Items from a data source:
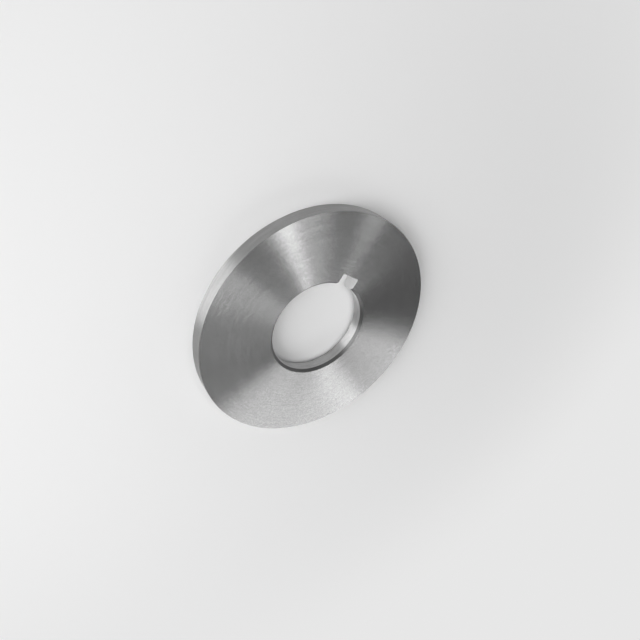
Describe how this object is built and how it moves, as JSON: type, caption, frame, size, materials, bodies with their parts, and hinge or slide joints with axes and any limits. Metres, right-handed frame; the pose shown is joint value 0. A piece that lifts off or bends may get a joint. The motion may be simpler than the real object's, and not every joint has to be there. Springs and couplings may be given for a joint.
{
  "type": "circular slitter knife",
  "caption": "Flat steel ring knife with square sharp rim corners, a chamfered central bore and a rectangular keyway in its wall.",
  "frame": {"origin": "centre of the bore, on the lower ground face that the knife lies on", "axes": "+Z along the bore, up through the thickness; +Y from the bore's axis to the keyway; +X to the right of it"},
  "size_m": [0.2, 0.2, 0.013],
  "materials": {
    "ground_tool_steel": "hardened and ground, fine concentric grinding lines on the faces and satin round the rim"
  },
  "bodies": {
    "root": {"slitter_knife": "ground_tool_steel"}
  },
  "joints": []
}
* * *
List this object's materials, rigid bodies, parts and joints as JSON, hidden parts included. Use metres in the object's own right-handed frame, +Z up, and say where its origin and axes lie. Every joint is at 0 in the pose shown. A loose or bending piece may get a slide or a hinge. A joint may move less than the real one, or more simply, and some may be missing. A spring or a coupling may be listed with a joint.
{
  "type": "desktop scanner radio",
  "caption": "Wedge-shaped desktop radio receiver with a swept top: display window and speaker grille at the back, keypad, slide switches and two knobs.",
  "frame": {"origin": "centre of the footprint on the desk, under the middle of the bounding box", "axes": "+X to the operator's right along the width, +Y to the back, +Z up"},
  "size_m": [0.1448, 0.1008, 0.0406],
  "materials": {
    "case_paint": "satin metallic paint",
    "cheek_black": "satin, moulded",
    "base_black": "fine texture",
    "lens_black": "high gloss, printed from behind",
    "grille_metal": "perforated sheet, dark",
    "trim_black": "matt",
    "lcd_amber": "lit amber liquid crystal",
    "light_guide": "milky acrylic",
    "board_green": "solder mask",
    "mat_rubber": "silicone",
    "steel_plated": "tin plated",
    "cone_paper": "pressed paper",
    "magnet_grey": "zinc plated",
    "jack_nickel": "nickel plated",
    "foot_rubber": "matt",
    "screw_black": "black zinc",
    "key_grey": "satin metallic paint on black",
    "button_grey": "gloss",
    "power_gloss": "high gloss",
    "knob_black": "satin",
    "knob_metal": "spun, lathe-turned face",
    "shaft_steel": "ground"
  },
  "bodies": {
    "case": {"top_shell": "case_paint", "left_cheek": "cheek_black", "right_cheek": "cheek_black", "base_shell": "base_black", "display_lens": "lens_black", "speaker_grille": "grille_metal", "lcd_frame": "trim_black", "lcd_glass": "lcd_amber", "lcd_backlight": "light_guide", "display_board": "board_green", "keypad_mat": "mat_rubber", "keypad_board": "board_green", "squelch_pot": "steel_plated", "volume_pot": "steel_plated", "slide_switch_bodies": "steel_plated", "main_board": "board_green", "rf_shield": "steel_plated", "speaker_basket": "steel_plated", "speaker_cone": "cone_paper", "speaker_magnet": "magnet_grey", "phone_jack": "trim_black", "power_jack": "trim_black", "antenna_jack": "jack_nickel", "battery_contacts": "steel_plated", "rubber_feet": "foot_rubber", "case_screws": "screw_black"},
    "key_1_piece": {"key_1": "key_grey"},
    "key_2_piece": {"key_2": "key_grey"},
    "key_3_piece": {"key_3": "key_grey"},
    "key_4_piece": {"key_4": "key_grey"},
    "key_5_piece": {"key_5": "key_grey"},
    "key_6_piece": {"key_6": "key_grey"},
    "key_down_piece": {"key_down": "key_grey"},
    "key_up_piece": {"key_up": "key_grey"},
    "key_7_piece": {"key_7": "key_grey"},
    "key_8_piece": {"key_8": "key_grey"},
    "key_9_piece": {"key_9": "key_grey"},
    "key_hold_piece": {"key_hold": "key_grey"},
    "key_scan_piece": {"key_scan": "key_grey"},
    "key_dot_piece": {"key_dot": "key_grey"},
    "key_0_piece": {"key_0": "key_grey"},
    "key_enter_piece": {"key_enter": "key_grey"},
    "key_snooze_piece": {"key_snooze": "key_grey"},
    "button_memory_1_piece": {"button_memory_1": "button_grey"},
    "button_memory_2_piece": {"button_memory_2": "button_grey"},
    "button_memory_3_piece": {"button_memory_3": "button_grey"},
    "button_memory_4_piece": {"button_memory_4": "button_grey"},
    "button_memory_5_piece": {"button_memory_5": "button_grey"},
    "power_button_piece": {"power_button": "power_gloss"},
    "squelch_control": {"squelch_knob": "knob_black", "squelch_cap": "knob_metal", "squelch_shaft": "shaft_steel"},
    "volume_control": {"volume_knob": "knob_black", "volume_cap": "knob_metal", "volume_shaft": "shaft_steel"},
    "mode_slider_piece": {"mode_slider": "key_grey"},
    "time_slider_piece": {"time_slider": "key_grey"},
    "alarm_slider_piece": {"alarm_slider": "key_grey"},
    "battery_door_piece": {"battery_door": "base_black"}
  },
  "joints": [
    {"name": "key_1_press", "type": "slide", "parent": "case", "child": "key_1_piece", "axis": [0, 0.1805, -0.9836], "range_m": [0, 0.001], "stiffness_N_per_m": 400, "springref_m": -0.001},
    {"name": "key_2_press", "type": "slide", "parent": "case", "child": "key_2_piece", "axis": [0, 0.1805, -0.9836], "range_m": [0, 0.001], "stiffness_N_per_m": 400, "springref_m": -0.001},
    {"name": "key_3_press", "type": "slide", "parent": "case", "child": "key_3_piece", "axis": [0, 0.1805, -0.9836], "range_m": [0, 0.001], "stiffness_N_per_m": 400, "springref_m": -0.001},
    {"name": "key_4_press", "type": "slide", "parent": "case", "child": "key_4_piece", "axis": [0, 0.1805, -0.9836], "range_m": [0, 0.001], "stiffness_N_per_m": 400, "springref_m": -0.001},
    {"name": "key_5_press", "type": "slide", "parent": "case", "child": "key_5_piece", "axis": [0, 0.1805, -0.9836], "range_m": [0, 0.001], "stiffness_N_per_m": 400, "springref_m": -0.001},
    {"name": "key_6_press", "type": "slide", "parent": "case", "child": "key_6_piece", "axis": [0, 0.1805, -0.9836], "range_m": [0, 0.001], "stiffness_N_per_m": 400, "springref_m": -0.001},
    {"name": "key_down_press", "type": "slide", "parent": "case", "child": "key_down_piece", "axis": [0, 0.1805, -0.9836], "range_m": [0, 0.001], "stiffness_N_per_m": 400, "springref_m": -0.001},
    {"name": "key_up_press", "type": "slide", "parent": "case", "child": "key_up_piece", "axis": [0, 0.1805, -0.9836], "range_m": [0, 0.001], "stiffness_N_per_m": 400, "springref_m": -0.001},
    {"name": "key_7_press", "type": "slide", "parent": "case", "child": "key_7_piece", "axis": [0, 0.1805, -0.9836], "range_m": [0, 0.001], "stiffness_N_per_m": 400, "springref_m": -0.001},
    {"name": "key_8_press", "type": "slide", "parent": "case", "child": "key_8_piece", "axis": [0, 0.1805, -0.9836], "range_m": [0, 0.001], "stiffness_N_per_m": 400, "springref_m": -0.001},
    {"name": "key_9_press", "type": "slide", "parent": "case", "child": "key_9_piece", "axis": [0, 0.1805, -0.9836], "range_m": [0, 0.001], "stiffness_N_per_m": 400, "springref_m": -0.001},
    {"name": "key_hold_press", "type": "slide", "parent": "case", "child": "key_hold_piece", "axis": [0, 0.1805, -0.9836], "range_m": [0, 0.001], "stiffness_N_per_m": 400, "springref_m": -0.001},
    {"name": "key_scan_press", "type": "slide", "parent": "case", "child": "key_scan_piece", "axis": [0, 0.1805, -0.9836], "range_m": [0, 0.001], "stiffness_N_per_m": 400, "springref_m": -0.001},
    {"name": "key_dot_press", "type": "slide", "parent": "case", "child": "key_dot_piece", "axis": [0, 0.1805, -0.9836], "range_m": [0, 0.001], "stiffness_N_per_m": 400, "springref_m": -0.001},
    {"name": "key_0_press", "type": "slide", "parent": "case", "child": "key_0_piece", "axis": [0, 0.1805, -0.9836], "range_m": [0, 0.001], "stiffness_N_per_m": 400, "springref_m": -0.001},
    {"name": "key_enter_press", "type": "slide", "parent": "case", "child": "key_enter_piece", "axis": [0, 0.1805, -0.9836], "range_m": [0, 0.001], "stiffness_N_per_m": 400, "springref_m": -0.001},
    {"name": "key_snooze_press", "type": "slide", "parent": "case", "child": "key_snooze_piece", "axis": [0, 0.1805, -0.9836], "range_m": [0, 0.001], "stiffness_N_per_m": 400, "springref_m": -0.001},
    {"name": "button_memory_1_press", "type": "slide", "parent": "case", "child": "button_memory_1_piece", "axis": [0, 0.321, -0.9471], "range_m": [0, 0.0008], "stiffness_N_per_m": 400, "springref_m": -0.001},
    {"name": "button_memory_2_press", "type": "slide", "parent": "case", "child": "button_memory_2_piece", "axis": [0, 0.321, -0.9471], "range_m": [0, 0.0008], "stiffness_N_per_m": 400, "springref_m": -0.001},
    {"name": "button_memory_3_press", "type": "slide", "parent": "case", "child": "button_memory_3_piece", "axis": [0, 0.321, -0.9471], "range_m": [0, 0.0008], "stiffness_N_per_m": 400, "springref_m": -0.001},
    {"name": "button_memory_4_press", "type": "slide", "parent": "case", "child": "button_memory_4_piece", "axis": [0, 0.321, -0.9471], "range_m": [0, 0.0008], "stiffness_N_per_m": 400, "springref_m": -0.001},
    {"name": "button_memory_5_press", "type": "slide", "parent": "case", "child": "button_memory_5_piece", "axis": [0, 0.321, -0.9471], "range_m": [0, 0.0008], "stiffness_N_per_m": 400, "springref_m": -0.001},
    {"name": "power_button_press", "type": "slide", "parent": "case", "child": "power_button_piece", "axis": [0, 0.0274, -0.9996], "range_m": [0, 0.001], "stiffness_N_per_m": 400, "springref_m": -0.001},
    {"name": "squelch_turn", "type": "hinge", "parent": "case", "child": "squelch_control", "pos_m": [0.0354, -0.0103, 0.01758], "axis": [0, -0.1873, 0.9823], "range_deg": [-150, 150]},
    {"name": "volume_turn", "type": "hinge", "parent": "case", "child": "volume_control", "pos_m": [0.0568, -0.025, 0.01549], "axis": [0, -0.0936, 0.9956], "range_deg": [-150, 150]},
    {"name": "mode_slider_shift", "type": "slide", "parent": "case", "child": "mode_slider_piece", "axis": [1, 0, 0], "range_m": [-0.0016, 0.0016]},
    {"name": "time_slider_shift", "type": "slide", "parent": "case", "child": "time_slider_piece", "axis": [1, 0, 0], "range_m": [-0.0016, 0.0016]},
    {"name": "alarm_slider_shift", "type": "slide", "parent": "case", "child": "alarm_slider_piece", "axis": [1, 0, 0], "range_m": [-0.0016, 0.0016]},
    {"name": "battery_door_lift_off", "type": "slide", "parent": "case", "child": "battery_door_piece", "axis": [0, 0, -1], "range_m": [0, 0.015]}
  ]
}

• TASK OBJECTIVE: Report how many lines of the data hold the string "with"; give only the number.

• RESULT: 4